Construit par Frank Gehry, le Walt Disney Hall compte depuis plus d’une décennie parmi un des incontournables de Downtown LA, qui est redevenu à la mode ces dernières années, après s’être longtemps résumé à un quartier d’affaires laissé aux sans-abri la nuit tombée. C’est dans cette salle de concert, qui attire autant les mélomanes que les curieux d’invention architecturale, que le Los Angeles Philharmonic Orchestra a des quartiers. A la tête de l’une des principales phalanges de la côte ouest depuis 2009, Gustavo Dudamel, défend un vaste répertoire, qui n’oublie ni la musique contemporaine, ni les compositeurs américains – à l’honneur entre autres dans le panorama auquel nous avons assisté le mois dernier. De manière éloquente, le chef vénézuélien avait ouvert son mandat avec la création de City noir de John Adams. Mais son engagement pour les œuvres d’aujourd’hui, sans préjugés esthétiques au demeurant, ne se limite pas à l’événement de la première mondiale.
Commande du LA Philharmonic créée en octobre 2018, Sustain d’Andrew Norman revient ainsi à l’affiche en ce début novembre, sous la même baguette enthousiaste envers ce panorama sonore inspiré par la conscience de l’urgence écologique de notre temps.

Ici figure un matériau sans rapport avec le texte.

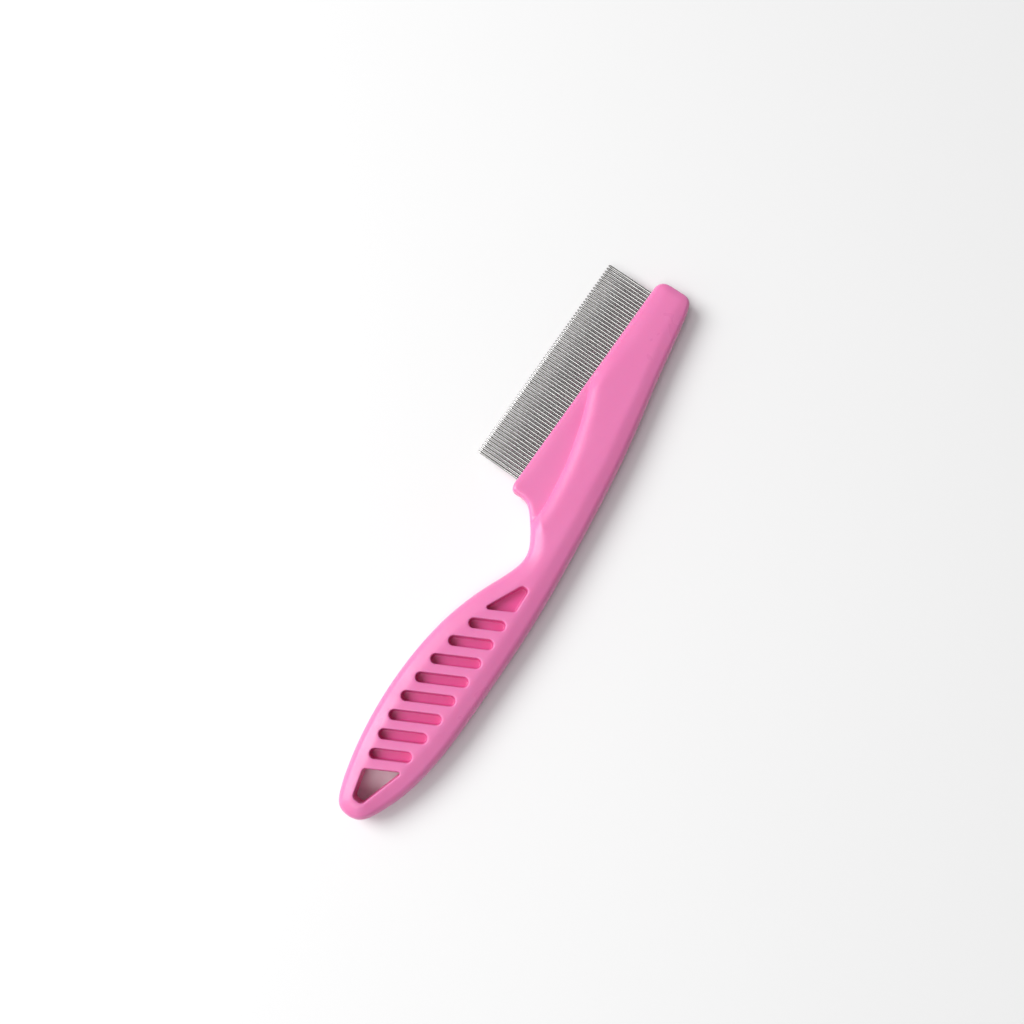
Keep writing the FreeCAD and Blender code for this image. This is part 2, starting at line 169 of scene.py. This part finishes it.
def closed_outline():
    at, length = spline(OUTLINE)
    fine = at(np.linspace(0, length, 6000))
    x, y = fine[:, 0], fine[:, 1]
    # denser where the outline turns quickly
    d = np.gradient(fine[:, :2], axis=0)
    ang = np.unwrap(np.arctan2(d[:, 1], d[:, 0]))
    ds = np.linalg.norm(d, axis=1)
    curv = np.abs(np.gradient(ang)) / ds
    want = np.clip(0.16 / np.maximum(curv, 1e-6), 0.22, 0.62)
    kernel = np.ones(81) / 81
    want = np.convolve(np.pad(want, 40, mode="edge"), kernel, mode="valid")
    w = np.concatenate([[0], np.cumsum(0.5 * (ds[1:] / want[1:] + ds[:-1] / want[:-1]))])
    count = int(round(w[-1]))
    idx = np.interp(np.linspace(0, w[-1], count + 1), w, np.arange(len(w)))
    pts = np.stack([np.interp(idx, np.arange(len(w)), fine[:, k]) for k in range(4)], axis=1)
    # straight tooth edge back to the start
    a = np.array([*TOOTH_START, 0.0, 0.0])
    b = np.array([*TOOTH_END, 0.0, 0.0])
    steps = 138
    t = np.arange(1, steps) / steps
    line = a + (b - a) * t[:, None]
    rx = line[:, 0]
    line[:, 2] = 1.3 + 1.3 * smooth((rx - 98.5) / 6.0) + 1.7 * smooth((rx - 128.0) / 13.0)
    line[:, 3] = 1.1 - 0.1 * smooth((rx - 98.5) / 6.0)
    return np.vstack([pts, line])


def smooth(t):
    t = np.clip(t, 0.0, 1.0)
    return t * t * (3 - 2 * t)


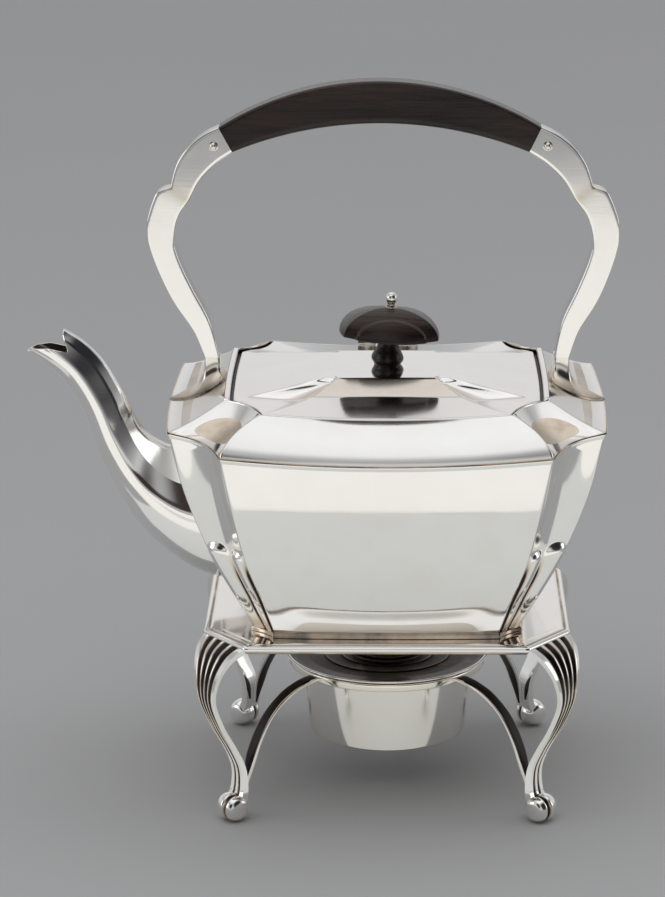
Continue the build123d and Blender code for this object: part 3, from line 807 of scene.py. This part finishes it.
# ---- spout -------------------------------------------------------------------------------
# Upper and lower edge in the XZ plane and the width there, from inside the body to the end.
spout_stations = (
    (-76, 145, -50, 84, 46), (-88.5, 144.8, -78, 90, 40), (-96.5, 148, -98.5, 104.5, 33),
    (-102.5, 153.5, -110.6, 120.5, 25), (-107, 161.5, -119.8, 139, 19), (-112, 171.5, -126.6, 159, 16),
    (-118.5, 182.2, -135, 173.8, 15), (-126.5, 190.4, -143.5, 181.5, 13.4),
    (-134.2, 195.4, -150.3, 185.9, 10.6),
)
spout_low_half = (
    # half of the section as height and width, -1 to 1 and 0 to 1: at the root, then near the mouth
    ((1.0, 0.0), (1.0, 0.0)), ((0.97, 0.16), (0.98, 0.13)), ((0.84, 0.36), (0.92, 0.27)),
    ((0.56, 0.76), (0.6, 0.64)), ((0.2, 0.98), (-0.06, 0.98)), ((0.0, 1.0), (-0.24, 1.0)),
    ((-0.3, 0.97), (-0.5, 0.92)), ((-0.62, 0.82), (-0.74, 0.72)), ((-0.87, 0.5), (-0.92, 0.4)),
    ((-1.0, 0.0), (-1.0, 0.0)),
)
# where the spout ends, counted in stations, at heights in its section
mouth_end = ((-1, 8.0), (-0.6, 7.92), (-0.2, 7.6), (0.05, 7.12), (0.25, 6.92), (0.48, 7.35), (0.76, 7.8),
             (1, 8.0))


def spout_surface(travel, height, width, shrink=0.0):
    """Points of the spout's surface. travel counts stations, height and width place them in the section."""
    fine = through(spout_stations, 321)
    place = np.linspace(0, len(spout_stations) - 1, len(fine))
    upper_x, upper_z, lower_x, lower_z, span = (np.interp(travel, place, fine[:, k]) for k in range(5))
    tall = np.hypot(upper_x - lower_x, upper_z - lower_z)
    share = 0.5 + 0.5 * height * (1 - 2 * shrink / tall)
    x = lower_x + (upper_x - lower_x) * share
    z = lower_z + (upper_z - lower_z) * share
    return np.column_stack((x, width * (span / 2 - shrink), z))


def make_spout():
    """The hollow S spout: narrow ridge above, a flat along each side, a round belly, a leaf over the lip."""
    section = np.array(spout_low_half, float)
    per_span = 7
    shares = np.linspace(0, len(section) - 1, (len(section) - 1) * per_span + 1)
    index = np.minimum(shares.astype(int), len(section) - 2)
    part = (shares - index)[:, None, None]
    linear = section[index] * (1 - part) + section[index + 1] * part
    curved = np.stack([through(section[:, side], len(shares)) for side in (0, 1)], axis=1)
    flats = np.isin(index, (2, 3))[:, None, None]
    half = np.where(flats, linear, curved)
    ends = np.array(mouth_end)
    last = len(spout_stations) - 1

    def ring(share, shrink=0.0):
        blend = ease(0.1, 0.75, share)
        height, width = (half[:, 0, k] * (1 - blend) + half[:, 1, k] * blend for k in (0, 1))
        limit = last + (np.interp(height, ends[:, 0], ends[:, 1]) - last) * ease(0.55, 1.0, share)
        side = spout_surface(share * limit, height, width.clip(0), shrink)
        return np.concatenate((side, side[-2:0:-1] * (1, -1, 1)))

    root = 0.018                # where it starts, just inside the body's wall
    outer_rows, inner_rows = 110, 40
    outside = [ring(share) for share in np.linspace(root, 1.0, outer_rows)]
    inside = [ring(share, 0.9) for share in np.linspace(1.0, root, inner_rows)]
    edge = [lerp(outside[-1], inside[0], 0.5) + (-0.12, 0, 0.12)]
    points, faces = skin(outside + edge + inside, closed_path=True)
    stain = np.repeat([0.0] * (outer_rows + 1) + [0.5] * inner_rows, len(outside[0]))
    piece("spout", points, faces, stain, crisp=24)


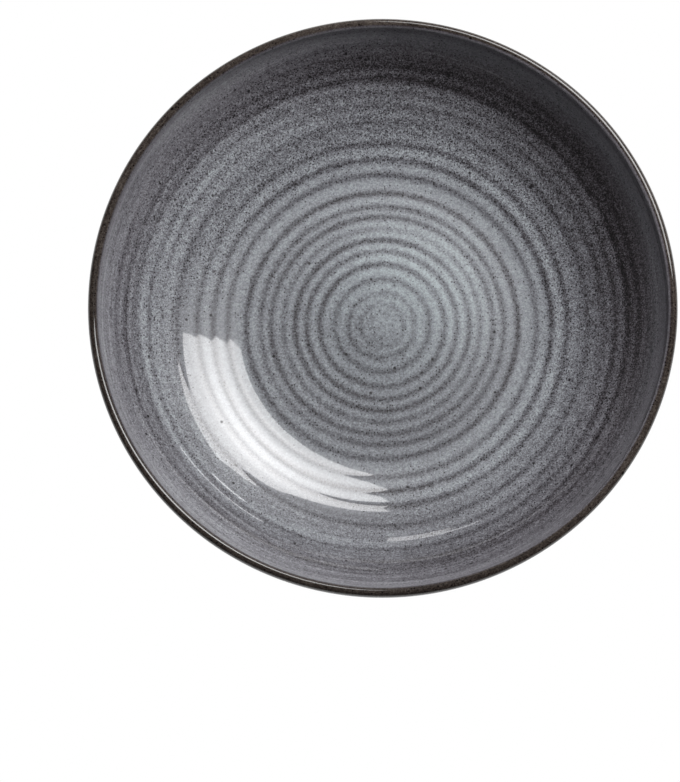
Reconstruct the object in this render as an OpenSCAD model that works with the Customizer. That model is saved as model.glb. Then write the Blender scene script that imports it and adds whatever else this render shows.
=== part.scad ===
// Deep stoneware plate: a thrown and turned clay body, and the glaze coats fired onto it.
// Millimetres. The origin is the middle of the foot ring, on the table, with +Z up.
// Every piece is one outline turned about Z. The clay's outline is a single list of points,
// and each coat covers a stretch of that list, so coats and clay meet face to face.

/* [Overall] */
// Diameter over the glazed rim
plate_dia = 235; // [210:1:270]
// Height of the glazed rim above the table
plate_h = 53.7; // [46:0.1:70]

/* [Lip] */
// Thickness of the clay at the lip
lip_t = 3; // [2.6:0.1:5.2]
// Depth of the brown rim band down the outside
band_out = 2.6; // [1:0.1:8]
// Depth of the brown rim band down the inside
band_in = 4; // [1:0.1:8]

/* [Floor] */
// Thickness of the clay floor at its centre
floor_t = 6; // [4.5:0.1:8]
// Radius of the flat floor, where the wall starts to turn up
floor_r = 57; // [45:1:62]
// Rise of the floor from its centre to the foot of the wall
floor_rise = 0.7; // [0:0.1:1]

/* [Foot] */
// Outer diameter of the foot ring at the table
foot_dia = 136; // [120:1:146]
// Width of the foot ring at the table
foot_w = 5.6; // [4:0.1:8]
// Outward lean of the foot's outer wall over its height
foot_lean = 1; // [0:0.1:2]
// Height of the foot's outer wall, below the cove
foot_h = 3; // [2:0.1:4.5]
// Depth of the recess inside the foot ring
recess_h = 7.8; // [6:0.1:9]
// Rounding of the foot ring's bottom edges
foot_round = 1; // [0.4:0.1:1.4]
// Rounding where the foot ring meets the recess
recess_round = 2; // [1:0.1:4]

/* [Belly] */
// Height at which the belly leaves the foot
belly_z = 9.4; // [8:0.1:10.5]
// Width of the turned cove between foot and belly
cove_w = 10.5; // [7:0.5:14]

/* [Throwing rings] */
// Height of the ridges between the finger channels
ridge_h = 0.5; // [0.2:0.1:1.2]

/* [Glaze] */
// Thickness of a glaze coat
glaze_t = 0.4; // [0.2:0.05:0.6]
// Height of the bare clay edge of the foot
bare_h = 1.6; // [1.5:0.1:1.9]

/* [Hidden] */
round_fn = 180;

// Steps along a rounded edge, the cove, the belly, a side of the rim band, the lip and a channel
edge_steps = 4;
cove_steps = 8;
belly_steps = 20;
band_steps = 3;
lip_steps = 12;
channel_steps = 4;

// Fullness of a wall low down and high up: 2 is an ellipse, less is leaner
belly_low_share = 2.1;
belly_high_share = 1.6;
well_low_share = 1.5;
well_high_share = 1.9;

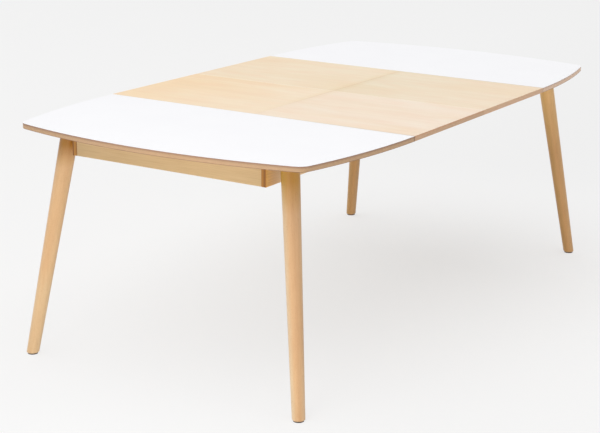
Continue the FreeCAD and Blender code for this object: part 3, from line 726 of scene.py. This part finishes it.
def leg_finish(corner):
    top_centre, lean = leg_axis(corner)

    def tone(material):
        return painted_leg_shade(material, *PAINTED_LEG_SHADES[corner], top_centre, lean)

    return beech_finish(corner + "_beech", lean, *LEG_TINTS[corner], tone)


for corner in LEG_TINTS:
    dress([corner + "_leg"], leg_finish(corner))

# %% [markdown]
# ## Metals
# The slide members are aluminium extrusions, drawn through a die along X, so their sheen is brushed along X.
# The plates, angles and hangers are zinc-plated steel, whose crystals give a faint mottling. The hinge
# barrels are turned brass. Each is one shader with a stretched or a round noise in its roughness.

# %% Metal finishes
# how much smoother and rougher than its mean a metal gets from place to place
SMOOTHER = 0.08
ROUGHER = 0.12


def metal_finish(name, light, dark, scale, roughness, depth):
    """Bare metal whose grain shows in its colour, its roughness and its relief."""
    material, shader = start_finish(name, roughness, metallic=1.0)
    grain = streaks(material, coordinates(material), scale, detail=4)
    join(material, mixed(material, grain, light, dark), shader.inputs["Base Color"])
    rough = mapped(material, grain, To_Min=roughness - SMOOTHER, To_Max=roughness + ROUGHER)
    join(material, rough, shader.inputs["Roughness"])
    relief(material, shader, grain, depth)
    return material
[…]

Distillés d’abord au piano, les légers arpèges initiaux amorcent une traversée musicale qui enveloppe l’auditeur, où la plastique se fait à l’occasion lancinante, avant un crescendo vers un maelström rythmé et nerveux qui brasse l’ensemble des pupitres. Le motif augural revient, comme une scansion vers une autre vague, avant de refermer la partition, un peu plus d’une demi-heure après les premières notes, sur les échos des violons aux confins du silence. Au-delà du propos, on ne pourra qu’être sensible à une maîtrise des textures et des couleurs orchestrales, habilement décantées par l’interprétation. Accessible et évocatrice, l’écriture s’abstient cependant des accents de la trivialité et de la sentimentalité.
Création contemporaine et raretés à l’orgue
Après l’entracte, Gustavo Dudamel et ses musiciens se tournent vers la Symphonie n°4 de Bruckner, en mi bémol mineur, dite Romantique. On apprécie l’éclairage des séquences solistes et la délicatesse ciselée des piani. Le dessin des tutti, enveloppés parfois dans un discret rubato non dénué d’un peu de pathos, avec quelques larmes d’alto, se révèle parfois moins précis. Si les trompettes brillent d’un éclat ça et là invasif, c’est dans le dialogue des pupitres d’harmonie que la souplesse de la direction se montre le mieux inspirée, servant tout particulièrement les beautés de l’Andante. Après un Scherzo habilement contrasté, le finale se révèle un peu plus inégal, sans pour autant compromettre une lecture équilibrant expression et sens dynamique de l’architecture.
Comme cela est l’usage, le dimanche soir est dévolu à l’orgue. Janet Parker-Smith défend un programme éclectique, balayant trois siècles de musique, où Bach et son époque alterne avec des pages romantiques et plus contemporaines. Après l’adaptation d’un choral de la BWV 79 par Virgil Fox, la Fantaisie en la majeur de Franck déploie ses harmonies denses. Un Prélude de Krebs, musicien du dix-huitième siècle est mis en regard de la puissante et solennelle Marche pontificale de la Symphonie pour orgue de Widor. La Nativité de Jean Langlais offre une halte avant la foisonnante Sonata Eroica de Joseph Jongen. Après l’entracte, la brève Toccata alla Rumba d’Andreas Willscher porte l’empreinte de Bartok. La transcription de l’Orpheus de Liszt par Jean Guillon distille une belle intériorité. La Rhapsodie sur le nom de Lavoie de Denis Bédard se caractérise par une remarquable variété de procédés en à peine huit minutes. A la transcription que Paul Fournier a réalisée du mouvement symphonique de Duparc Aux étoiles succèdent les Variations sur Adeste fideles, une page d’une quinzaine de minutes de Gaston Marie Dethier qui confirme les moyens et la curiosité encyclopédique de l’organiste britannique, dans un florilège qui enrichit de manière bienvenue l’approche d’un répertoire souvent méconnu.